As of June 30, Bain Capital Credit was managing about $41 billion in capital overall.
In a typical year, Bain Credit’s private credit group handles about $2.5 billion in senior loans and about $400 million in junior loans.
With fewer larger deals taking place in the middle market, private equity firms are returning less capital to their investors — also called limited partners (LPs) — just when those LPs need liquidity. LPs have also been less bullish about providing debt capital for deals or investing in new credit funds.
Private equity firms are also finding different ways to get to the altar on deals. Beaten-up stock prices now provide a better entry point for large take-privates for some platform deals, for example.
On Monday, Thoma Bravo won out over Vista Equity Partners for an $8 billion take-private deal for Coupa Software Inc.
and BDT Capital announced plans to buy grill maker Weber Inc.

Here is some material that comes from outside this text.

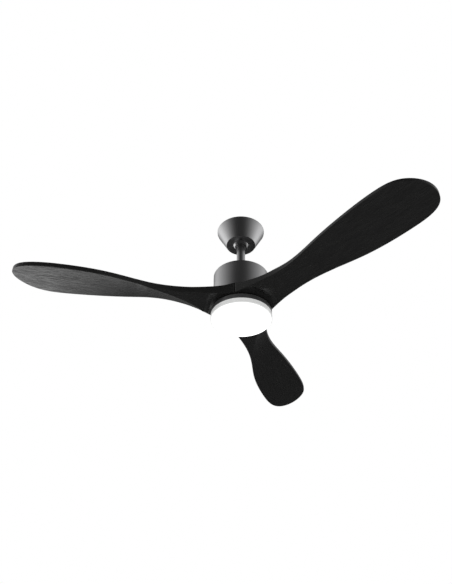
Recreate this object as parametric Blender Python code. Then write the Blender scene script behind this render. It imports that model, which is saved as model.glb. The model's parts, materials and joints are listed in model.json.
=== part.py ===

at an enterprise value of $3.7 billion.
For its part, Alpine Investors has managed to keep a healthy deal flow because of the strong value proposition it offers to company founders, instead of relying on sales of private equity portfolio companies, Alpine CEO Weaver said.
“We’re seeing a good pipeline of direct founder-owned companies, but not private equity firms selling their trophy assets,” Weaver said.
It could take a year or so for prices to reset to where buyers and sellers are closer on price, he said.